Get in touch with them regularly and keep them updated on the project progress.

  • What are your wins so far?
  • How close are you to ending this war and emerging victorious?
  • How is your team performing?
  • Are you facing any bottlenecks?
  • Do you think there are any issues that need to be addressed to optimise the project progress?
  • Do you think so-and-so features or capability can make your final product better?

Do not forget to take feedback from the project owner too.

  • Does your project owner have any concerns?
  • Do they want to incorporate scope changes that you’ll need to pass on to the troops immediately?
  • Do they have any suggestions that could make the outcome better?

Customer success and satisfaction should rank high in your list of priorities as a project development manager.

19. Make Sure You Practise Good Management Techniques

Guide Your Team to Success

The right management can be the crucial turning point for a software development project. As there are multiple teams involved, the project manager should manage them all and ensure that they complement each other’s work.

As a project manager, you need to understand that improving yourself and your skills is just as important as improving your team.
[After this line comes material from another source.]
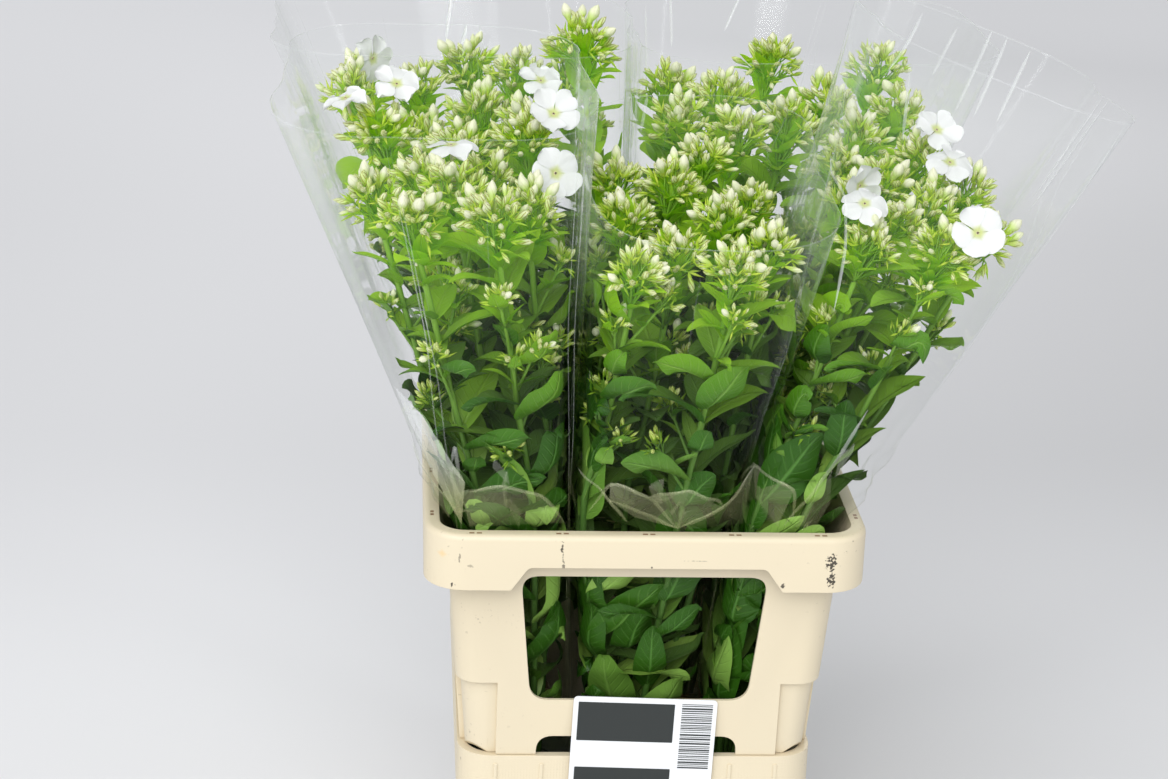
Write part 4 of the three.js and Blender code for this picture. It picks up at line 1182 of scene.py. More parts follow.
def side_shoots(bunch):
    """Side shoots of a bunch: those of the frame first, then slighter ones up each stem."""
    draws = np.random.default_rng(bunch.seed + SEED_STEPS["shoots"])
    stems = stems_of(bunch)
    starts = framed_shoots(bunch, stems)
    for stem in stems:
        highest = stem.head[2] - FINE_SHOOT["below_head"]
        for z in np.arange(FINE_SHOOT["lowest"], highest, FINE_SHOOT["step"]):
            if draws.uniform() < FINE_SHOOT["share"]:
                starts.append((stem, z + draws.uniform(-0.012, 0.012), draws.uniform(0, 2 * math.pi)))
    shoots = []
    for stem, z, azimuth in starts:
        root = point_on(stem, z)
        outward = np.array([math.cos(azimuth), math.sin(azimuth), 0.0])
        middle = root + outward * SIDE_SHOOT["out"] + UP * SIDE_SHOOT["up"] * draws.uniform(0.9, 1.3)
        middle = pushed_inside(bunch, middle[None], 0.010 + CLEARANCE)[0]
        shoots.append(Shoot(root, middle, azimuth))
    return shoots


def side_head(shoot, draws):
    """The small head at the end of a side shoot, the greener the lower it stands."""
    lean = unit(shoot.middle - shoot.root)
    base = shoot.middle - lean * SIDE_HEAD_RADIUS * 0.7
    ripeness = np.clip((shoot.middle[2] - 0.44) / 0.14, 0.15, 0.85)
    return Head(base, shoot.middle, lean, SIDE_HEAD_RADIUS, draws.uniform(0.12, 0.28), ripeness)


# ------------------------------------------------------------------ blooms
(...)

Involve yourself in a continuous learning process to keep up with the technical requirements of your team.

There are many many good management techniques that you can practise to enhance your management style. Consistency is key, however, so try to improve yourself as a manager on a daily basis.

You can encourage your team to come up with ideas, and help them streamline their thoughts to improve productivity. You can focus on clear and concise communication between all stakeholders involved. You can make it a point to recognise and reward hard work.

You must remember that you can’t take a one-size-fits-all approach with a team of diverse individuals. You should also strive to maintain transparency in all your dealings. Set an example that your team members will be motivated to follow.

20. Document Just About Everything

Technical documentation is an integral part of your project development process. As the project manager, you must ensure that every milestone in your project development is recorded accurately and stored safely for future reference.

The recorded data can prove extremely beneficial when you are conducting project progress reviews and when you hit the project delivery milestone. It’s also handy when you want to refer to notes on different project implementations and the effects they have on your final product.

Proper documentation can also help you share ideas and communicate more effectively with all your stakeholders.

Conclusion

If you have managed to process the above mentioned tips, it means you are already starting your preparations.

Now, it’s time to put on the war paint and help your troops take up their positions. Remember that your team is only as strong as its weakest member and make sure that no man is left behind as you move forward with the project.

As an innovative entrepreneur, the onus is on you to prepare all your team members to put their best foot forward. So, try to use the tips we mentioned to make your entire software development process a resounding success.